Given exercise:
Give every line below again, exactly.

++++++

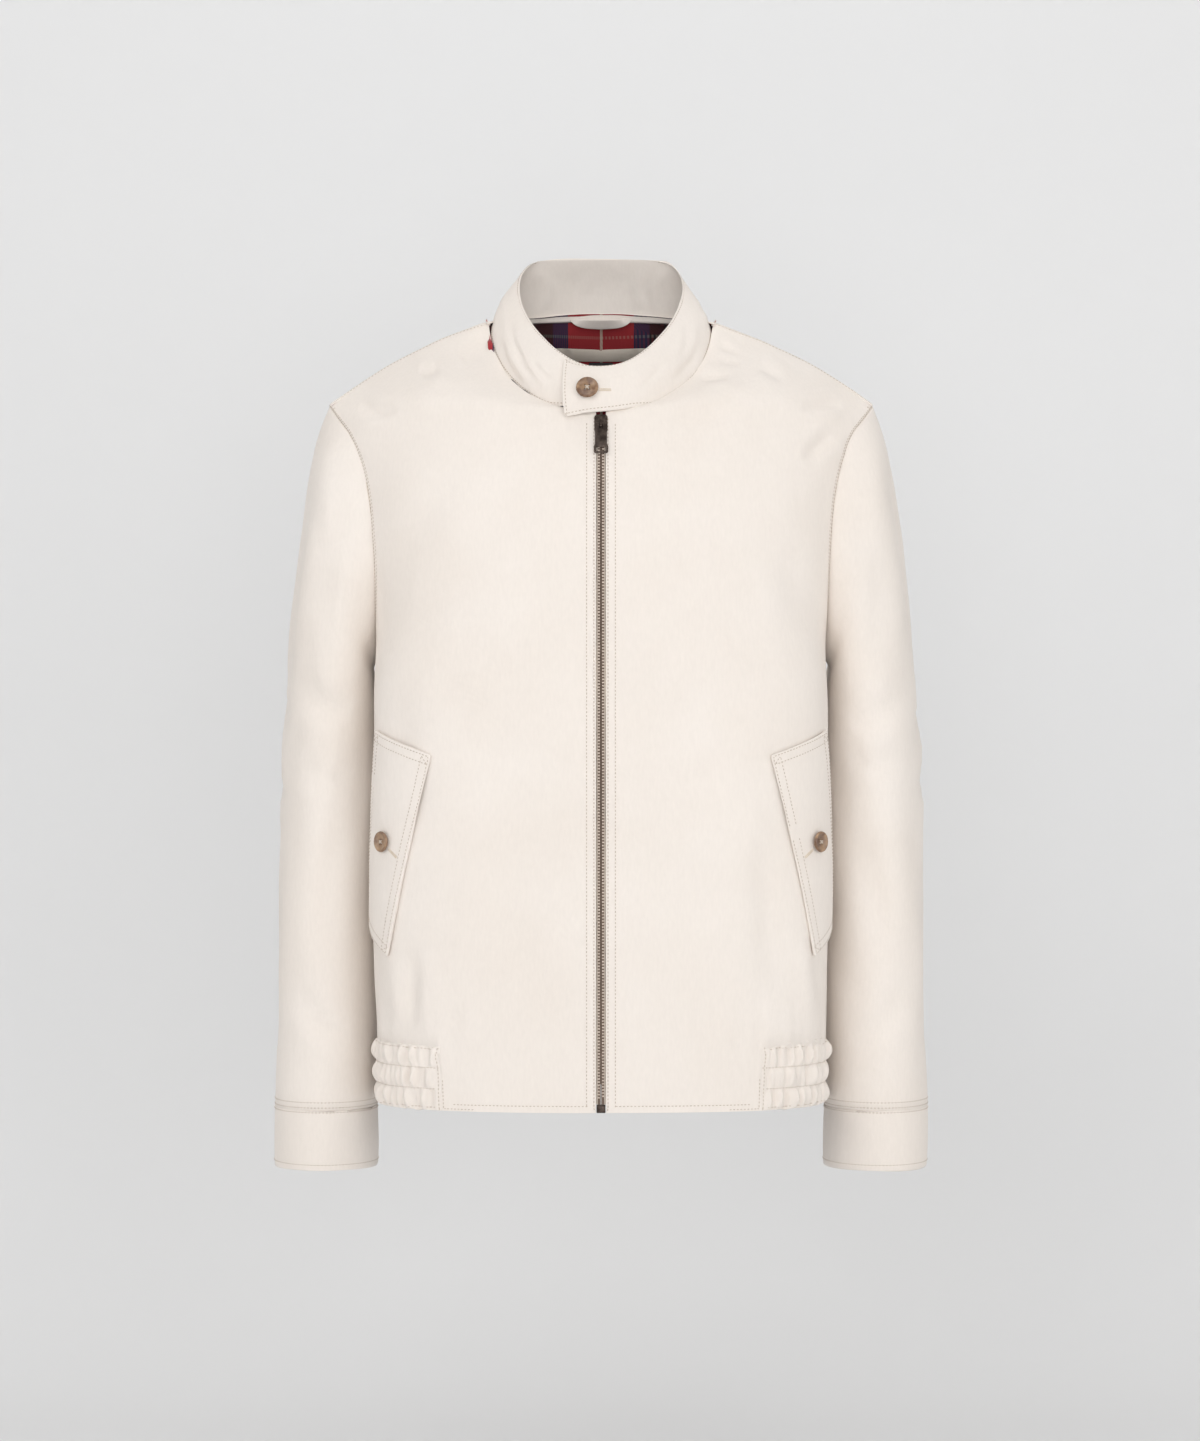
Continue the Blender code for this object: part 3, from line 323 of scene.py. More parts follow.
def takeSkin(node, name, bend=40):
    # the outer side of a thin wall: the largest run of faces that meet at shallow angles
    mesh = mergedNode(node)
    met = set()
    skins = []
    for first in mesh.faces:
        if first in met:
            continue
        met.add(first)
        skin = [first]
        for face in skin:
            for edge in face.edges:
                for other in edge.link_faces:
                    if other not in met and face.normal.angle(other.normal, 4) < math.radians(bend):
                        met.add(other)
                        skin.append(other)
        skins.append(skin)
    widest = set(max(skins, key=lambda skin: sum(face.calc_area() for face in skin)))
    bmesh.ops.delete(mesh, geom=[face for face in mesh.faces if face not in widest], context="FACES")
    bmesh.ops.join_triangles(mesh, faces=mesh.faces, angle_face_threshold=3, angle_shape_threshold=3)
    return meshPiece(name, mesh)


def takeWhole(node, name, firm, seam=()):
    # the whole wall as a closed piece, its turned edges as firm as given and its seam quite firm
    mesh = mergedNode(node)
    tree = treeOf(seam) if seam else None
    bmesh.ops.join_triangles(mesh, faces=mesh.faces, angle_face_threshold=0.9, angle_shape_threshold=3)
    layer = mesh.edges.layers.float.new("crease_edge")
    for edge in mesh.edges:
        if len(edge.link_faces) == 2 and edge.calc_face_angle() > math.radians(50):
            sewnDown = tree and all(tree.find(vertex.co)[2] < 0.0085 for vertex in edge.verts)
            edge[layer] = 1.0 if sewnDown else firm
    return meshPiece(name, mesh)


def soften(piece, levels):
    modifier = piece.modifiers.new("soften", "SUBSURF")
    modifier.levels = levels
    modifier.render_levels = levels
    modifier.boundary_smooth = "PRESERVE_CORNERS"
    applyModifiers(piece)


def pointsOf(piece):
    count = len(piece.data.vertices)
    points = np.empty(count * 3)
    piece.data.vertices.foreach_get("co", points)
    normals = np.empty(count * 3)
    piece.data.vertices.foreach_get("normal", normals)
    return points.reshape(-1, 3), normals.reshape(-1, 3)


def movePoints(piece, points):
    piece.data.vertices.foreach_set("co", points.ravel())
    piece.data.update()


def awayFromNeck(points):
    # both sides of a band move together, out from the neck
    out = points * np.array([1, 1, 0]) + np.array([0, 0.012, 0])
    return out / np.maximum(np.linalg.norm(out, axis=1), 1e-6)[:, None]


def facing(normals, side):
    axis, sign = {"front": (1, -1), "back": (1, 1), "left": (0, 1), "right": (0, -1)}[side]
    return np.clip(normals[:, axis] * sign * 1.8, 0, 1)


def curveThrough(points, count=24):
    # a smooth run through the given points
    points = np.array(points, float)
    if len(points) == 2:
        share = np.linspace(0, 1, count)[:, None]
        return points[0] * (1 - share) + points[1] * share
    run = []
    ends = np.vstack([2 * points[0] - points[1], points, 2 * points[-1] - points[-2]])
    for i in range(1, len(ends) - 2):
        a, b, c, d = ends[i - 1 : i + 3]
        for t in np.linspace(0, 1, max(count // (len(points) - 1), 3), endpoint=i == len(ends) - 3):
            run.append(0.5 * (2 * b + (c - a) * t + (2 * a - 5 * b + 4 * c - d) * t**2
                              + (3 * b - a - 3 * c + d) * t**3))
    return np.array(run)


foldStrength = 1.55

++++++

Response to the exercise:
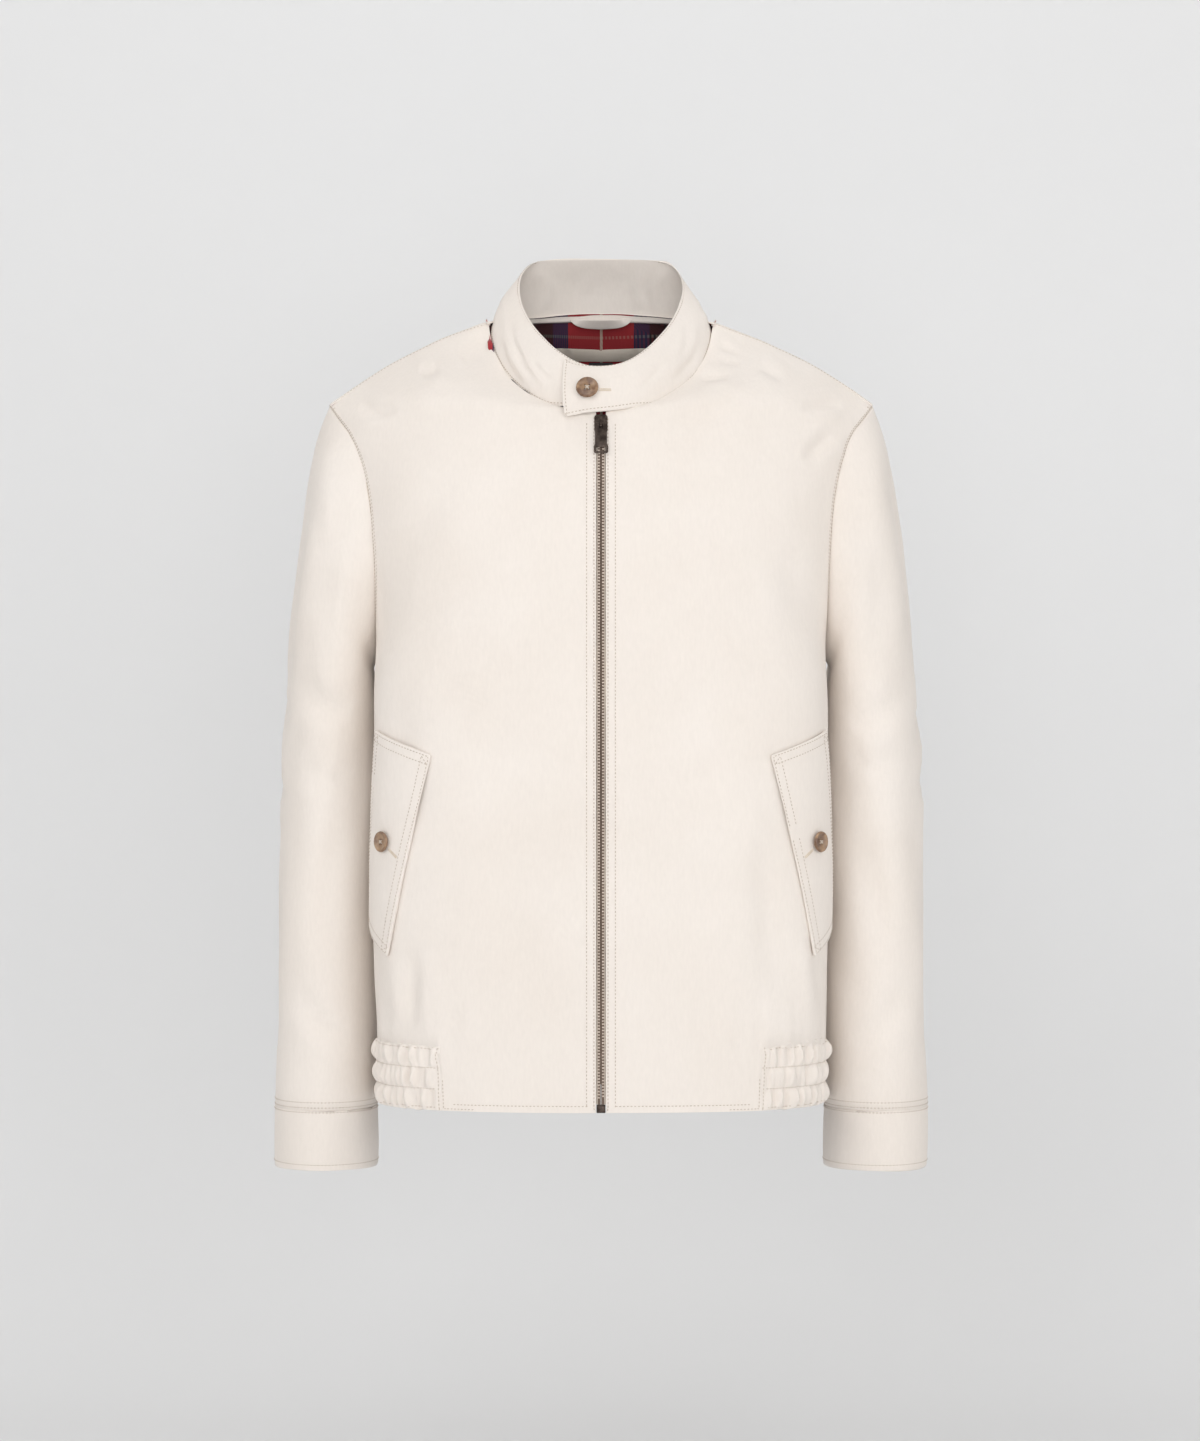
Continue the Blender code for this object: part 3, from line 323 of scene.py. More parts follow.
def takeSkin(node, name, bend=40):
    # the outer side of a thin wall: the largest run of faces that meet at shallow angles
    mesh = mergedNode(node)
    met = set()
    skins = []
    for first in mesh.faces:
        if first in met:
            continue
        met.add(first)
        skin = [first]
        for face in skin:
            for edge in face.edges:
                for other in edge.link_faces:
                    if other not in met and face.normal.angle(other.normal, 4) < math.radians(bend):
                        met.add(other)
                        skin.append(other)
        skins.append(skin)
    widest = set(max(skins, key=lambda skin: sum(face.calc_area() for face in skin)))
    bmesh.ops.delete(mesh, geom=[face for face in mesh.faces if face not in widest], context="FACES")
    bmesh.ops.join_triangles(mesh, faces=mesh.faces, angle_face_threshold=3, angle_shape_threshold=3)
    return meshPiece(name, mesh)


def takeWhole(node, name, firm, seam=()):
    # the whole wall as a closed piece, its turned edges as firm as given and its seam quite firm
    mesh = mergedNode(node)
    tree = treeOf(seam) if seam else None
    bmesh.ops.join_triangles(mesh, faces=mesh.faces, angle_face_threshold=0.9, angle_shape_threshold=3)
    layer = mesh.edges.layers.float.new("crease_edge")
    for edge in mesh.edges:
        if len(edge.link_faces) == 2 and edge.calc_face_angle() > math.radians(50):
            sewnDown = tree and all(tree.find(vertex.co)[2] < 0.0085 for vertex in edge.verts)
            edge[layer] = 1.0 if sewnDown else firm
    return meshPiece(name, mesh)


def soften(piece, levels):
    modifier = piece.modifiers.new("soften", "SUBSURF")
    modifier.levels = levels
    modifier.render_levels = levels
    modifier.boundary_smooth = "PRESERVE_CORNERS"
    applyModifiers(piece)


def pointsOf(piece):
    count = len(piece.data.vertices)
    points = np.empty(count * 3)
    piece.data.vertices.foreach_get("co", points)
    normals = np.empty(count * 3)
    piece.data.vertices.foreach_get("normal", normals)
    return points.reshape(-1, 3), normals.reshape(-1, 3)


def movePoints(piece, points):
    piece.data.vertices.foreach_set("co", points.ravel())
    piece.data.update()


def awayFromNeck(points):
    # both sides of a band move together, out from the neck
    out = points * np.array([1, 1, 0]) + np.array([0, 0.012, 0])
    return out / np.maximum(np.linalg.norm(out, axis=1), 1e-6)[:, None]


def facing(normals, side):
    axis, sign = {"front": (1, -1), "back": (1, 1), "left": (0, 1), "right": (0, -1)}[side]
    return np.clip(normals[:, axis] * sign * 1.8, 0, 1)


def curveThrough(points, count=24):
    # a smooth run through the given points
    points = np.array(points, float)
    if len(points) == 2:
        share = np.linspace(0, 1, count)[:, None]
        return points[0] * (1 - share) + points[1] * share
    run = []
    ends = np.vstack([2 * points[0] - points[1], points, 2 * points[-1] - points[-2]])
    for i in range(1, len(ends) - 2):
        a, b, c, d = ends[i - 1 : i + 3]
        for t in np.linspace(0, 1, max(count // (len(points) - 1), 3), endpoint=i == len(ends) - 3):
            run.append(0.5 * (2 * b + (c - a) * t + (2 * a - 5 * b + 4 * c - d) * t**2
                              + (3 * b - a - 3 * c + d) * t**3))
    return np.array(run)


foldStrength = 1.55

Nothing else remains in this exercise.